--- Start RAW DATA ---
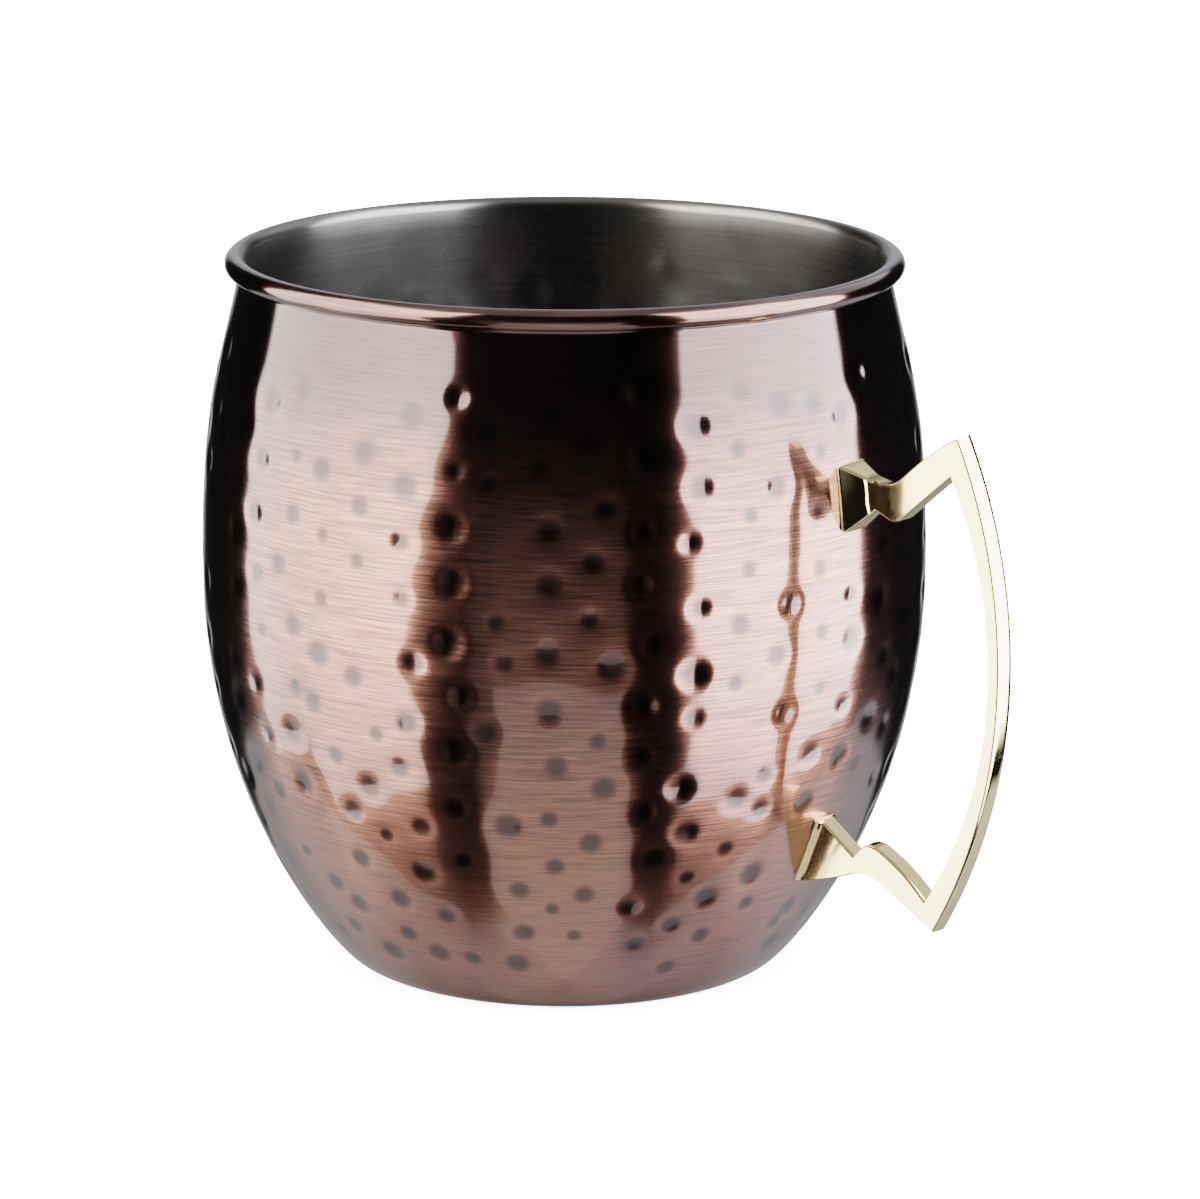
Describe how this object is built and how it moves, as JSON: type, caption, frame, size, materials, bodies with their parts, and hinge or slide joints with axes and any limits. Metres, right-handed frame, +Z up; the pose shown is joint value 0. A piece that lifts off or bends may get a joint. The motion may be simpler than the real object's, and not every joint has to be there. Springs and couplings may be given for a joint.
{
  "type": "copper mug",
  "caption": "Hammered barrel mug with a rolled rim, copper outside and steel inside, and a slender cast brass handle.",
  "frame": {"origin": "middle of the flat underside, on the body's own axis, at the level it stands on", "axes": "+Z up along the body's axis, +X out from the axis through the middle of the handle"},
  "size_m": [0.1205, 0.097, 0.0955],
  "materials": {
    "steel": "bare steel inside, brushed round the mug, with the soft bumps of the hammering",
    "antique_copper": "antique copper plating, brushed round the mug, hammered and clear lacquered",
    "polished_brass": "pale gold brass, polished",
    "braze": "satin brazing metal"
  },
  "bodies": {
    "root": {"steel_body": "steel", "copper_plating": "antique_copper", "brass_handle": "polished_brass", "upper_braze": "braze", "lower_braze": "braze"}
  },
  "joints": []
}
--- End RAW DATA ---
**EXERCISE:** Would you give the material above again, complete and exact?

**EXERCISE RESULT:**
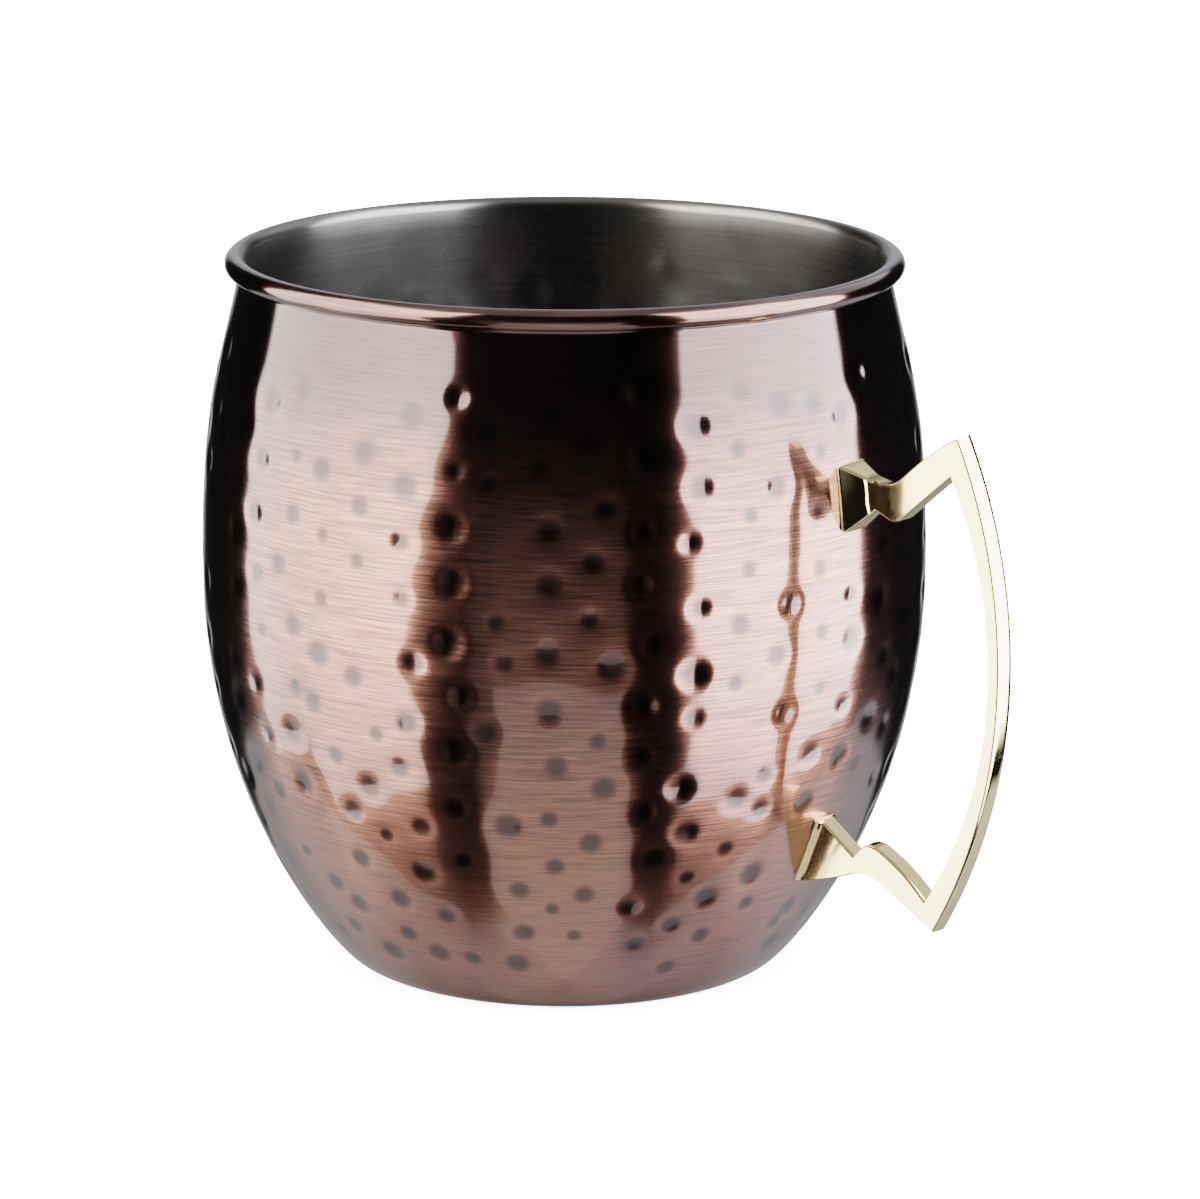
Describe how this object is built and how it moves, as JSON: type, caption, frame, size, materials, bodies with their parts, and hinge or slide joints with axes and any limits. Metres, right-handed frame, +Z up; the pose shown is joint value 0. A piece that lifts off or bends may get a joint. The motion may be simpler than the real object's, and not every joint has to be there. Springs and couplings may be given for a joint.
{
  "type": "copper mug",
  "caption": "Hammered barrel mug with a rolled rim, copper outside and steel inside, and a slender cast brass handle.",
  "frame": {"origin": "middle of the flat underside, on the body's own axis, at the level it stands on", "axes": "+Z up along the body's axis, +X out from the axis through the middle of the handle"},
  "size_m": [0.1205, 0.097, 0.0955],
  "materials": {
    "steel": "bare steel inside, brushed round the mug, with the soft bumps of the hammering",
    "antique_copper": "antique copper plating, brushed round the mug, hammered and clear lacquered",
    "polished_brass": "pale gold brass, polished",
    "braze": "satin brazing metal"
  },
  "bodies": {
    "root": {"steel_body": "steel", "copper_plating": "antique_copper", "brass_handle": "polished_brass", "upper_braze": "braze", "lower_braze": "braze"}
  },
  "joints": []
}